Essa proposta buscava alcançar o cumprimento das obrigações legais relacionadas ao compartilhamento. A introdução de um agente não relacionado aos setores elétrico e de telecomunicações tem como objetivo atribuir a administração dos postes a um terceiro neutro, que não tenha interesses alinhados com nenhum dos dois setores. O desenvolvimento e definição de uma metodologia de precificação para o uso dos postes, baseada em custos, busca evitar abusos e promover um ambiente competitivo justo, solucionando a controvérsia existente hoje em todo o mercado.

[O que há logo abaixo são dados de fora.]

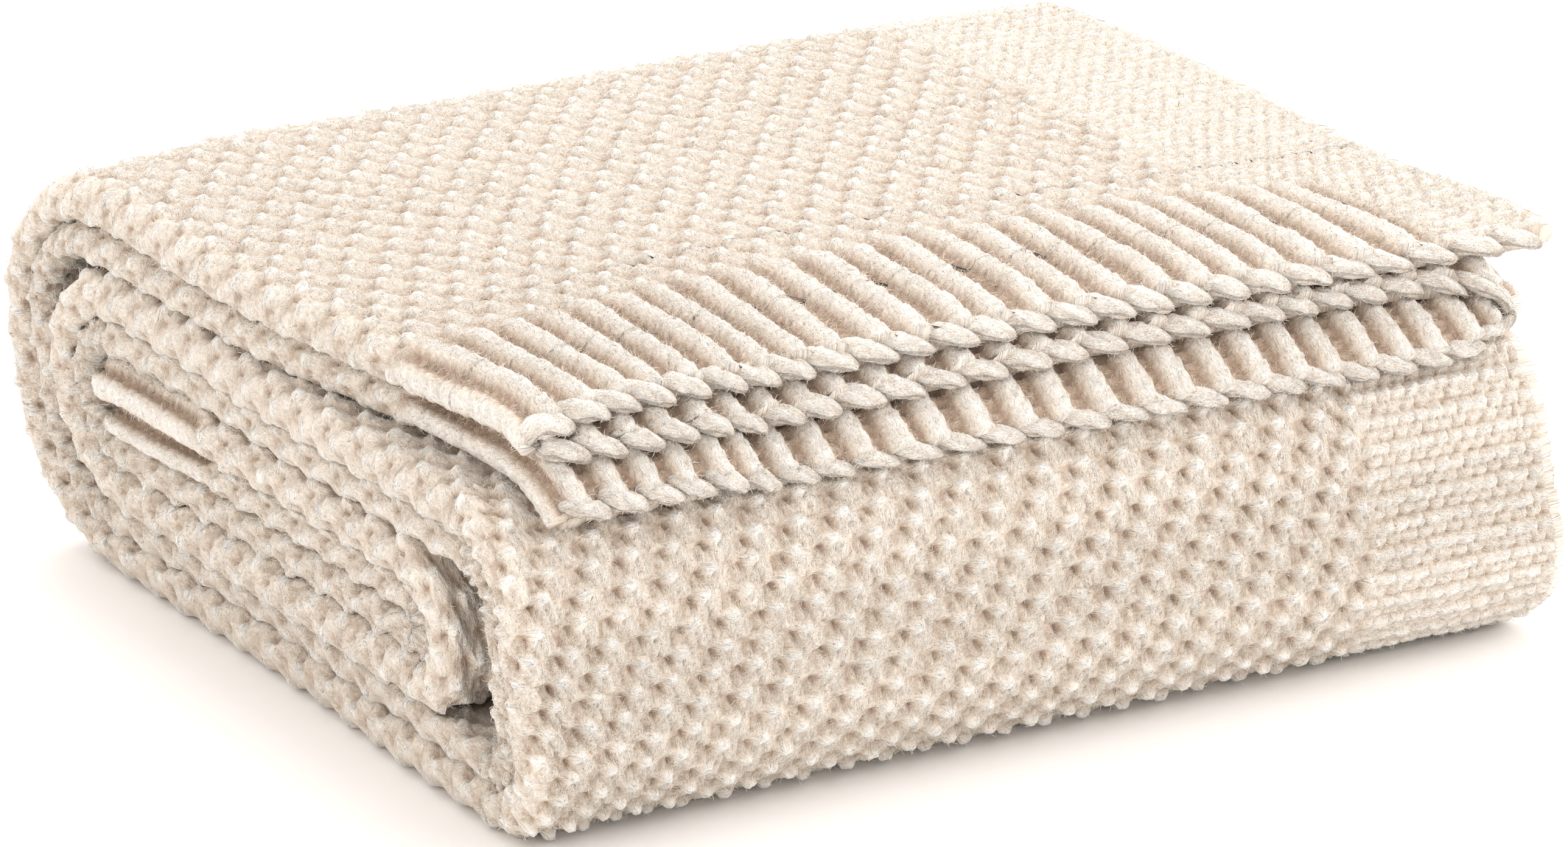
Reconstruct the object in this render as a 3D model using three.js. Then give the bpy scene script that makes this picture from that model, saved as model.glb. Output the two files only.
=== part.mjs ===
// A knitted throw blanket, folded for storage.
//
// The cloth is one piece of chunky knit: a moss-stitch field with a ribbed cuff at each end and a
// garter-stitch border down each side. It is folded twice over. First its width is folded into a
// strip of three full plies, with the second border tucked under as a short fourth ply. The strip
// is then folded up on itself in five turns, from a core in the middle to a flap on top.
//
// The model follows the strip from the core end to the flap end. Each node is one ply of one panel
// of the strip, cut at a fold line or where the stitch changes, and it is swept along the strip's
// middle line. The flap turns about the crease at the upper back.
//
// Millimetres. X runs along the folded edge, left to right, Y from front to back, Z up.

import * as THREE from "three";

// Overall sizes
const WIDTH = 410; // folded width, from the left folds to the right edge
const DEPTH = 372; // front face to back fold
const TURN = 30.2; // height of one turn of the strip
const GAP = 0.4; // clearance between neighbouring plies, turns and panels

// Sizes that can be set by themselves
const BACK_RADIUS = 56; // outside radius of the back fold's two corners
const FRONT_RADIUS = 42; // outside radius of the front fold's two corners
const CUFF = 68; // length of a ribbed cuff
const TUCK = 72; // width of the border tucked under as the fourth ply
const TUCK_CLEAR = 3; // from the tucked border's edge to where the third ply drops
const RAMP = 26; // width over which three plies spread to the room of four
const FOLD_ROUND = 0.8; // rounding on the outside of a side fold, as a share of the ply's thickness
const EDGE_ROUND = 0.13; // rounding of every other edge, as a share of the ply's thickness
const NEST_CLEAR = 3; // between the back fold and the fold inside it
const FRONT_HOLLOW = 24; // room left between the front face and the fold inside it
const CORE_CLEAR = 1; // from the core's end to where the fold round it begins
const EDGE_ANGLES = [14, 24, 40, 40]; // how far each ply's cuff wraps the front shoulder, degrees
const CREASE_ANGLE = 45; // where the flap's crease lies on the upper back corner, degrees
const CORNER_STEPS = 4; // facets in a quarter turn of a fold
const EDGE_STEPS = 2; // facets in the rounded edge of a ply

// Worked out from those
const HALF_STRIP = (TURN - GAP) / 2;
const LEFT = -WIDTH / 2;
const RIGHT = WIDTH / 2;
const FLOOR = -GAP / 2; // puts the underside of the lowest ply at height zero
const FRONT = -DEPTH / 2 + FRONT_RADIUS; // middle of the front fold's corners
const BACK = DEPTH / 2 - BACK_RADIUS; // middle of the back fold's corners
const INNER_BACK = DEPTH / 2 - TURN - NEST_CLEAR - 1.5 * TURN;
const INNER_FRONT = -DEPTH / 2 + TURN + FRONT_HOLLOW + TURN;
const CORE_END = INNER_BACK - CORE_CLEAR;
const CUFF_START = FRONT + CUFF - THREE.MathUtils.degToRad(EDGE_ANGLES[0]) * (FRONT_RADIUS + TURN);

// Middle height of the strip in each turn, counted up from the floor
const turnHeight = (turn) => FLOOR + (turn - 0.5) * TURN;

// ---------- the strip's middle line ----------

// A straight stretch along Y at one height, or along Z at one depth
function straight(from, to) {
  const direction = new THREE.Vector2().subVectors(to, from).normalize();
  return [from, to].map((point) => ({ point, direction }));
}

// A bend about a centre, turning from one angle to another; 0 is the back, 90 the top. Its facets
// start at the same angles in every ply, so the plies stay parallel.
function bend(centre, radius, fromAngle, toAngle) {
  const facet = 90 / CORNER_STEPS;
  const whole = Math.ceil((toAngle - fromAngle) / facet - 1e-6);
  return Array.from({ length: whole + 1 }, (_, i) => {
    const a = THREE.MathUtils.degToRad(Math.min(fromAngle + i * facet, toAngle));
    return {
      point: new THREE.Vector2(Math.cos(a), Math.sin(a)).multiplyScalar(radius).add(centre),
      direction: new THREE.Vector2(-Math.sin(a), Math.cos(a)),
    };
  });
}

// The stretches of one panel joined end to end, pulled in at both ends by half the panel gap
function panel(...stretches) {
  const stations = stretches
    .flat()
    .filter((s, i, all) => i === 0 || s.point.distanceTo(all[i - 1].point) > 1e-6);
  const pull = (s, amount) => ({ ...s, point: s.point.clone().addScaledVector(s.direction, amount) });
  stations[0] = pull(stations[0], GAP / 2);
  stations[stations.length - 1] = pull(stations.at(-1), -GAP / 2);
  return stations;
}

// A path through a panel's stations that keeps X across the strip and the outside of the fold up
class StripPath extends THREE.Curve {
  constructor(stations) {
    super();
    this.stations = stations;
  }
  stationAt(t) {
    return this.stations[Math.round(t * (this.stations.length - 1))];
  }
  getPoint(t) {
    const { point } = this.stationAt(t);
    return new THREE.Vector3(0, point.x, point.y);
  }
  getSpacedPoints(steps) {
    return this.getPoints(steps);
  }
  computeFrenetFrames(steps) {
    const each = (make) => Array.from({ length: steps + 1 }, (_, i) => make(this.stationAt(i / steps).direction));
    return {
      tangents: each((d) => new THREE.Vector3(0, d.x, d.y)),
      normals: each(() => new THREE.Vector3(1, 0, 0)),
      binormals: each((d) => new THREE.Vector3(0, d.y, -d.x)),
    };
  }
}

// ---------- the section of each ply across the strip ----------

// Height of the boundary under a ply, above the strip's middle, where four plies share the strip
// and where three do; the fourth ply counts as nothing there
const boundaryOfFour = (ply) => HALF_STRIP * (1 - ply / 2);
const boundaryOfThree = (ply) => HALF_STRIP * (1 - Math.min(ply, 3) / 1.5);
const RAMP_LEFT = LEFT + TUCK + TUCK_CLEAR;
const RAMP_RIGHT = RAMP_LEFT + RAMP;

// Points round one corner of a section, anticlockwise; the quarter is 0 at the upper right
function roundedCorner(x, y, quarter, radius) {
  const start = (quarter * Math.PI) / 2;
  const middle = start + Math.PI / 4;
  const centre = new THREE.Vector2(x - Math.sign(Math.cos(middle)) * radius, y - Math.sign(Math.sin(middle)) * radius);
  return Array.from({ length: EDGE_STEPS + 1 }, (_, i) => {
    const a = start + (i / EDGE_STEPS) * (Math.PI / 2);
    return new THREE.Vector2(Math.cos(a), Math.sin(a)).multiplyScalar(radius).add(centre);
  });
}

// The plies zigzag: the first and second join at the left, the second and third at the right, the
// third and the tucked border at the left. A ply is fully rounded on the outside of its fold.
function plySection(ply) {
  const tucked = ply === 4;
  const upperGap = ply === 1 ? 0 : GAP / 2;
  const lowerGap = tucked ? 0 : GAP / 2;
  const top = boundaryOfFour(ply - 1) - upperGap;
  const bottom = boundaryOfFour(ply) + lowerGap;
  const right = tucked ? LEFT + TUCK : RIGHT;
  const topRight = tucked ? top : boundaryOfThree(ply - 1) - upperGap;
  const bottomRight = tucked ? bottom : boundaryOfThree(ply) + (ply === 3 ? 0 : lowerGap);
  const leftThickness = top - bottom;
  const rightThickness = topRight - bottomRight;
  const leftTop = leftThickness * (ply % 2 === 1 ? FOLD_ROUND : EDGE_ROUND);
  const leftBottom = leftThickness * (ply % 2 === 0 ? FOLD_ROUND : EDGE_ROUND);
  const rightTop = rightThickness * (ply === 2 ? FOLD_ROUND : EDGE_ROUND);
  const rightBottom = rightThickness * (ply === 3 ? FOLD_ROUND : EDGE_ROUND);
  const lowerRamp = [new THREE.Vector2(RAMP_LEFT, bottom), new THREE.Vector2(RAMP_RIGHT, bottomRight)];
  const upperRamp = [new THREE.Vector2(RAMP_RIGHT, topRight), new THREE.Vector2(RAMP_LEFT, top)];
  return [
    ...roundedCorner(LEFT, bottom, 2, leftBottom),
    ...(tucked ? [] : lowerRamp),
    ...roundedCorner(right, bottomRight, 3, rightBottom),
    ...roundedCorner(right, topRight, 0, rightTop),
    ...(tucked ? [] : upperRamp),
    ...roundedCorner(LEFT, top, 1, leftTop),
  ];
}

// ---------- the panels of the strip, from the core end to the flap end ----------

const at = (y, z) => new THREE.Vector2(y, z);
const backLine = BACK_RADIUS - TURN / 2; // radius of the middle line in the back fold's corners
const frontLine = FRONT_RADIUS - TURN / 2; // and in the front fold's corners
const shoulder = at(FRONT, turnHeight(4) - frontLine); // middle of the front fold's upper corner
const shin = at(FRONT, turnHeight(1) + frontLine); // middle of its lower corner
const heel = at(BACK, turnHeight(1) + backLine); // middle of the back fold's lower corner
const nape = at(BACK, turnHeight(5) - backLine); // middle of its upper corner
const midFront = at(FRONT - frontLine, (shoulder.y + shin.y) / 2);
const midBack = at(BACK + backLine, (heel.y + nape.y) / 2);
const innerFront = at(INNER_FRONT, (turnHeight(2) + turnHeight(3)) / 2);
const innerBack = at(INNER_BACK, turnHeight(3));

function corePanels() {
  const end = at(CORE_END, turnHeight(3));
  const cuffStart = at(CORE_END - CUFF, turnHeight(3));
  return {
    core_cuff: panel(straight(end, cuffStart)),
    core: panel(straight(cuffStart, at(INNER_FRONT, turnHeight(3)))),
    inner_front_fold: panel(bend(innerFront, TURN / 2, 90, 270)),
    lower_turn: panel(straight(at(INNER_FRONT, turnHeight(2)), at(INNER_BACK, turnHeight(2)))),
    inner_back_fold_low: panel(bend(innerBack, TURN, -90, 0)),
    inner_back_fold_high: panel(bend(innerBack, TURN, 0, 90)),
    upper_turn: panel(straight(at(INNER_BACK, turnHeight(4)), at(FRONT, turnHeight(4)))),
  };
}

function wrapPanels() {
  const frontTop = at(midFront.x, shoulder.y);
  const frontFoot = at(midFront.x, shin.y);
  const backFoot = at(midBack.x, heel.y);
  const backTop = at(midBack.x, nape.y);
  return {
    front_fold_high: panel(bend(shoulder, frontLine, 90, 180), straight(frontTop, midFront)),
    front_fold_low: panel(straight(midFront, frontFoot), bend(shin, frontLine, 180, 270)),
    bottom_turn: panel(straight(at(FRONT, turnHeight(1)), at(BACK, turnHeight(1)))),
    back_fold_low: panel(bend(heel, backLine, -90, 0), straight(backFoot, midBack)),
    back_fold_high: panel(straight(midBack, backTop), bend(nape, backLine, 0, CREASE_ANGLE)),
  };
}

// The flap's plies share two panels and end one by one, further and further round the shoulder
function flapPanels(ply) {
  const cuffStart = at(CUFF_START, turnHeight(5));
  const brink = at(FRONT, turnHeight(5));
  const wrap = bend(shoulder, frontLine + TURN, 90, 90 + EDGE_ANGLES[ply - 1]);
  return {
    flap_crease: panel(bend(nape, backLine, CREASE_ANGLE, 90)),
    top_flap: panel(straight(at(BACK, turnHeight(5)), cuffStart)),
    flap_cuff: panel(straight(cuffStart, brink), wrap),
  };
}

// ---------- the object ----------

// Off-white acrylic yarn: soft, fully matt
function yarn() {
  return new THREE.MeshStandardMaterial({ color: 0xefe6da, roughness: 0.95, metalness: 0 });
}

function plyMesh(name, ply, stations) {
  const path = new StripPath(stations);
  const outline = new THREE.Shape(plySection(ply));
  const geometry = new THREE.ExtrudeGeometry(outline, { steps: stations.length - 1, extrudePath: path });
  const mesh = new THREE.Mesh(geometry, yarn());
  mesh.name = `${name}_ply_${ply}`;
  return mesh;
}

function pliesOf(panelsFor) {
  const group = new THREE.Group();
  for (const ply of [1, 2, 3, 4]) {
    for (const [name, stations] of Object.entries(panelsFor(ply))) {
      group.add(plyMesh(name, ply, stations));
    }
  }
  return group;
}

const blanket = new THREE.Group();
blanket.add(pliesOf(corePanels));
blanket.add(pliesOf(wrapPanels));
blanket.add(pliesOf(flapPanels));

export default blanket;
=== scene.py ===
import math

import bpy
import numpy as np
from mathutils import Matrix, Vector


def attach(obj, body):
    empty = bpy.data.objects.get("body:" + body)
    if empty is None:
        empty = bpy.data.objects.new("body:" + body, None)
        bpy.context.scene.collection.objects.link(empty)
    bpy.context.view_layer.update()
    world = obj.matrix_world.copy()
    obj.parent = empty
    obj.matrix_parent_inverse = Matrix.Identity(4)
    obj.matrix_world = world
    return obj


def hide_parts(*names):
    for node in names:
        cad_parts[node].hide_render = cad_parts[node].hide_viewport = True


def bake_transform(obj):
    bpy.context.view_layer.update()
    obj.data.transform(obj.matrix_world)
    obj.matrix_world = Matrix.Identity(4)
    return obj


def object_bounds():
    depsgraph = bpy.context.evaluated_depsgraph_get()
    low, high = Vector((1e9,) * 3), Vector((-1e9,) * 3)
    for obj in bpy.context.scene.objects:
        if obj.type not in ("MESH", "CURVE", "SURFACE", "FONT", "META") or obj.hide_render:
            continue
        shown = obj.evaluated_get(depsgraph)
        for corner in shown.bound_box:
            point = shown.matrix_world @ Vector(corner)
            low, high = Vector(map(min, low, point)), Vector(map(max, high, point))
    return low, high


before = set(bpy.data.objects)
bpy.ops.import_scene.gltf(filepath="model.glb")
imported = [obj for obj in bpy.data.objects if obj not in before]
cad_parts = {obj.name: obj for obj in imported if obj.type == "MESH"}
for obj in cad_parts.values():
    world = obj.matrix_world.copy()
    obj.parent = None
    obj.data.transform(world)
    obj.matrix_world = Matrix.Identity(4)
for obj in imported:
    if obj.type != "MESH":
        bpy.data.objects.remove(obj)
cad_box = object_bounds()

# ---------------------------------------------------------------------------------------------
# Studio: a pale table top under a wide soft ceiling of light, with the camera low and to the left
# of the bundle, on a long lens.
# ---------------------------------------------------------------------------------------------
bpy.ops.object.select_all(action="DESELECT")
bpy.ops.mesh.primitive_plane_add(size=1.0, location=(0, 0, 0))
table = bpy.context.object
table.name = "table_top"
table.data.transform(Matrix.Diagonal((12.0, 12.0, 1.0, 1.0)))

table_paint = bpy.data.materials.new("table_paint")
table_paint.use_nodes = True
paint = table_paint.node_tree.nodes["Principled BSDF"]
paint.inputs["Base Color"].default_value = (0.97, 0.965, 0.96, 1.0)
paint.inputs["Roughness"].default_value = 0.8
table.data.materials.append(table_paint)

room = bpy.data.worlds.new("soft_room")
bpy.context.scene.world = room
room.use_nodes = True
room.node_tree.nodes["Background"].inputs["Color"].default_value = (1.0, 0.97, 0.94, 1.0)
room.node_tree.nodes["Background"].inputs["Strength"].default_value = 1.30


def soft_light(name, place, aim, size, watts, colour):
    bpy.ops.object.select_all(action="DESELECT")
    bpy.ops.object.light_add(type="AREA", location=place)
    lamp = bpy.context.object
    lamp.name = name
    lamp.data.size = size
    lamp.data.energy = watts
    lamp.data.color = colour
    lamp.rotation_euler = (Vector(aim) - Vector(place)).to_track_quat("-Z", "Y").to_euler()


soft_light("ceiling_panel", (0.5, 0.9, 2.2), (0.0, 0.0, 0.1), 1.8, 33, (0.985, 0.99, 1.0))
soft_light("side_panel", (1.8, -1.2, 1.2), (0.0, 0.0, 0.08), 1.2, 18, (1.0, 0.99, 0.97))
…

O cancelamento se deu em razão da publicação do Decreto nº 12.068/2024. A Aneel encarou o referido decreto como uma alteração significativa do contexto regulatório do tema, o que exigiria revisão da proposta normativa. Com isso, a agência decidiu extinguir o processo de regulamentação que estava em curso.
Quais são os impactos desse cancelamento? Como a situação será encaminhada a partir de agora?
Marina Muniz Washington e Rodrigo Peres Fernandes: Essa decisão gerou críticas da Anatel e do Ministério das Comunicações, que consideraram a medida um retrocesso para a expansão da conectividade no país. Em tese, vários passos regulatórios obrigatórios para edição de uma resolução conjunta precisam agora ser refeitos, incluindo consultas públicas e estudos de áreas técnicas de ambas as agências envolvidas.
A grande divergência sobre a obrigatoriedade ou não de cessão da gestão dos postes a um terceiro neutro, o “posteiro”, foi superada no Decreto nº 12.068/2024, que impõe a cessão do direito de uso pelas distribuidoras a terceiros.
Na última semana do mês de agosto de 2024, a Aneel voltou atrás e decidiu reabrir o processo de análise da resolução conjunta com o diretor Ricardo Lavorato Tili como relator, que também é responsável pela relatoria de recursos contra a decisão da Aneel de arquivar esse mesmo processo. A Anatel já tinha aprovado a minuta de nova resolução conjunta para compartilhamento de postes no fim de 2023 e foi pega de surpresa pelos sucessivos pedidos de vista da diretoria da Aneel e pela extinção do processo em julho deste ano, mas tem conversado com a Aneel para alcançarem uma solução para o impasse.